Everybody guilty of violence must be punished, whether he/she is a citizen or a security personnel. We know that protesters were arrested for their alleged role in violence but we do not have any indictment against security personnel who brutally repressed the peaceful protesters and killed innocent people by firing bullets indiscriminately. One example of the rule of law is enough to drive home the message of justice. In the Minnesota state of the United States, police officer Derek Chauvin was held guilty last year of the on-duty murder of black man George Floyd. In the Madhes movement, security personnel brazenly violated people’s civil rights and none of them have been made accountable for their irrational and unlawful actions.
The government, which had reluctantly agreed to form the commission to probe incidents of violence that occurred during the Madhes movement, however, did not make the Lal Commission report public. Following this, the families of those victims that were killed by the police in Bethari, Rupandehi—Shashidhar Pandey, Gita Kumari Barai, Dharmendra Murau and Abdhes Kumar Kurmi registered a petition at the Office of the Prime Minister and Council of Ministers (PMO) on December 31, 2017, seeking copies of Lal Commission report under the Right to Information Act. But the PMO did not provide the report to the families of the victims. So they went to the Information Commission, demanding that the Lal Commission report be made public.
The Information Commission, too, did not act on the petition registered by the families of victims, following which the petitioners filed a writ petition at the Supreme Court on August 22, 2018. The SC issued a writ of mandamus to the Information Commission, telling it to give information about the Lal Commission report within three months. The top court told the Information Commission to take a call on whether or not the information sought by the applicants can be made public.
The SC also issued a directive order to the government to inform the public about such an important public interest issue. After the SC order, the Information Commission wrote to the PMO that there was no reason to not make public the Lal Commission report as it was a matter of public importance about which the people had the right to discuss and make an opinion about it. The Information Commission also told the government to make the report public within 60 days but on March 30, 2022, Chief Secretary Shankar Das Bairagi filed a writ petition (o78-WO-1133) at the Supreme Court against the Information Commission and Shashidhar Pandey, Gita Kumari Barai, Dharmendra Murau and Abdhes Kumar Kurmi as defendants seeking stay order against the Information Commission’s letter that directed the PMO to make the Lal Commission report public within 60 days.

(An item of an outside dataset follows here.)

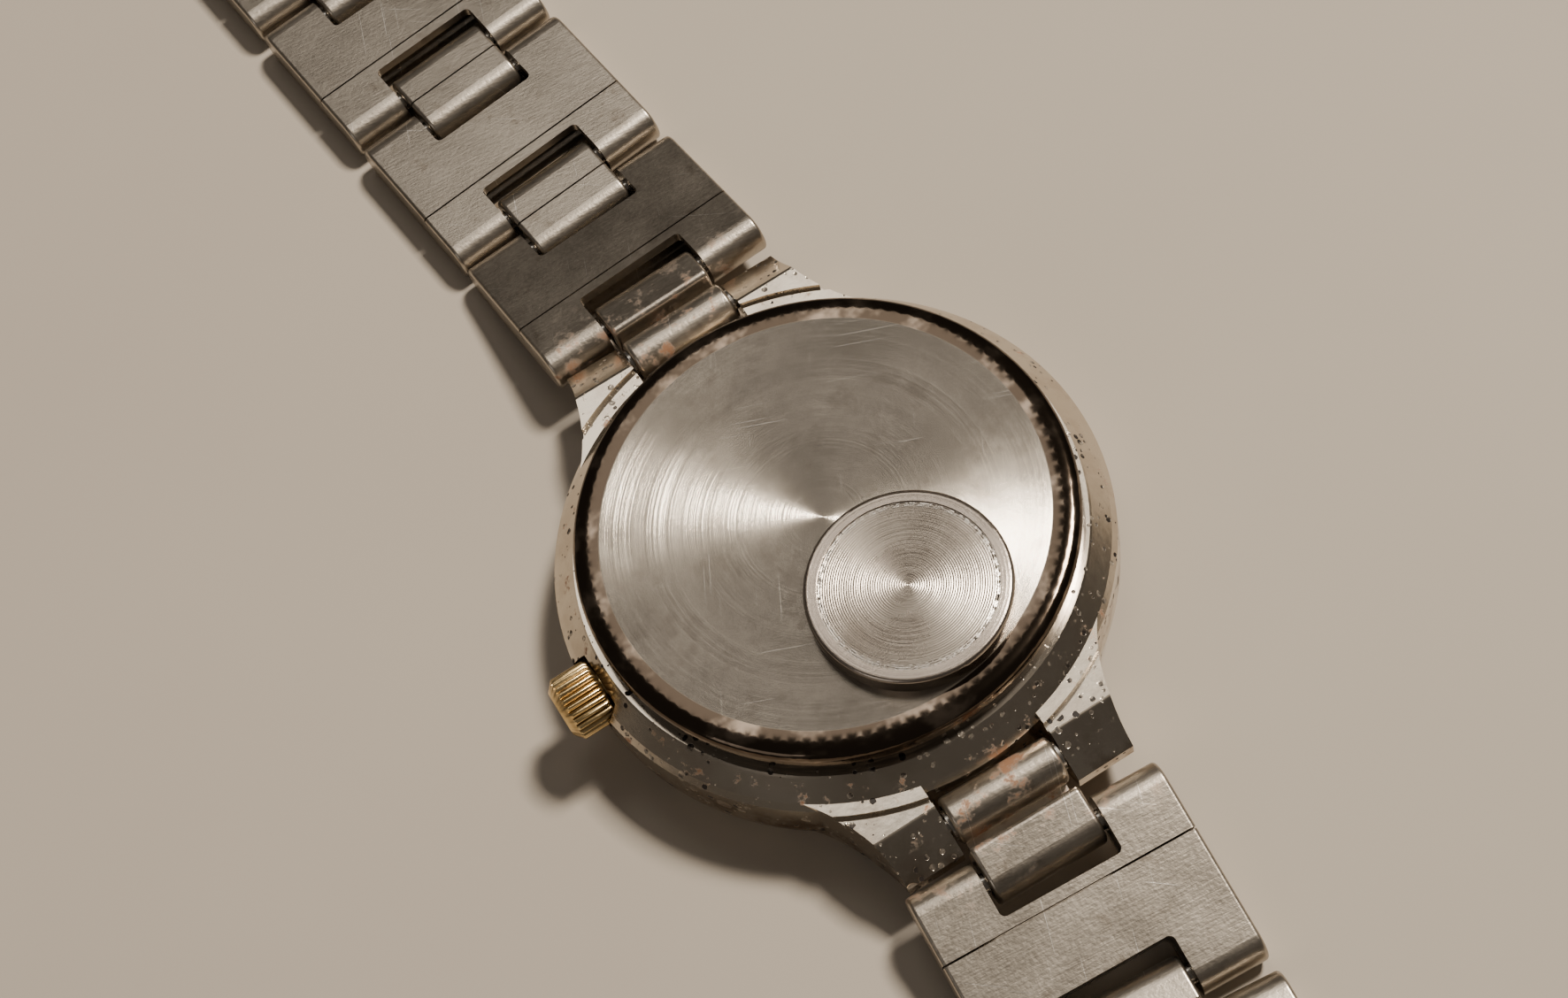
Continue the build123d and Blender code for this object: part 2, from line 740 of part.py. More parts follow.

This was a bizarre writ petition because people who have their fundamental rights violated by the government often file a writ petition against the government seeking remedy for those violations. This writ petition violated the writ principles, yet the single bench issued a short term stay order against the Information Commission’s decision to make the Lal Commission’s report public. This petition remains sub judice in the top court till date. The next hearing of this case has been scheduled for August 16. Of course, a third-party intervention in the case would be filed soon.
However, if the government is committed to the rule of law and wants to make the Lal Commission report public, then it can withdraw the petition filed by Chief Secretary Bairagi. It is hard to believe that Bairagi, the first bureaucrat that the prime minister consults on any administrative issues, filed the said writ petition without the prime minister’s knowledge. Dahal was not the prime minister when Bairagi filed the writ petition but since the PMO is an executive body of perpetual succession, the prime minister cannot disown the Chief Secretary’s move to file the petition in the SC seeking to keep the Lal Commission report away from the victims and the public’s eye.
A government which swears to maintain the rule of law and transparency cannot seek to keep the Lal Commission in its almirah, prohibiting the victims and the public from seeing what is contained in the document. No argument can justify such action. In a democracy, citizens, government bureaucrats, and security personnel should be accountable for their actions or omissions. The only way to make them accountable is to let the public know about their wrongdoings. If a report that may contain the security personnel’s wrongdoing is not made public, then that will only give rise to impunity. In a democracy, impunity cannot be tolerated on any pretext.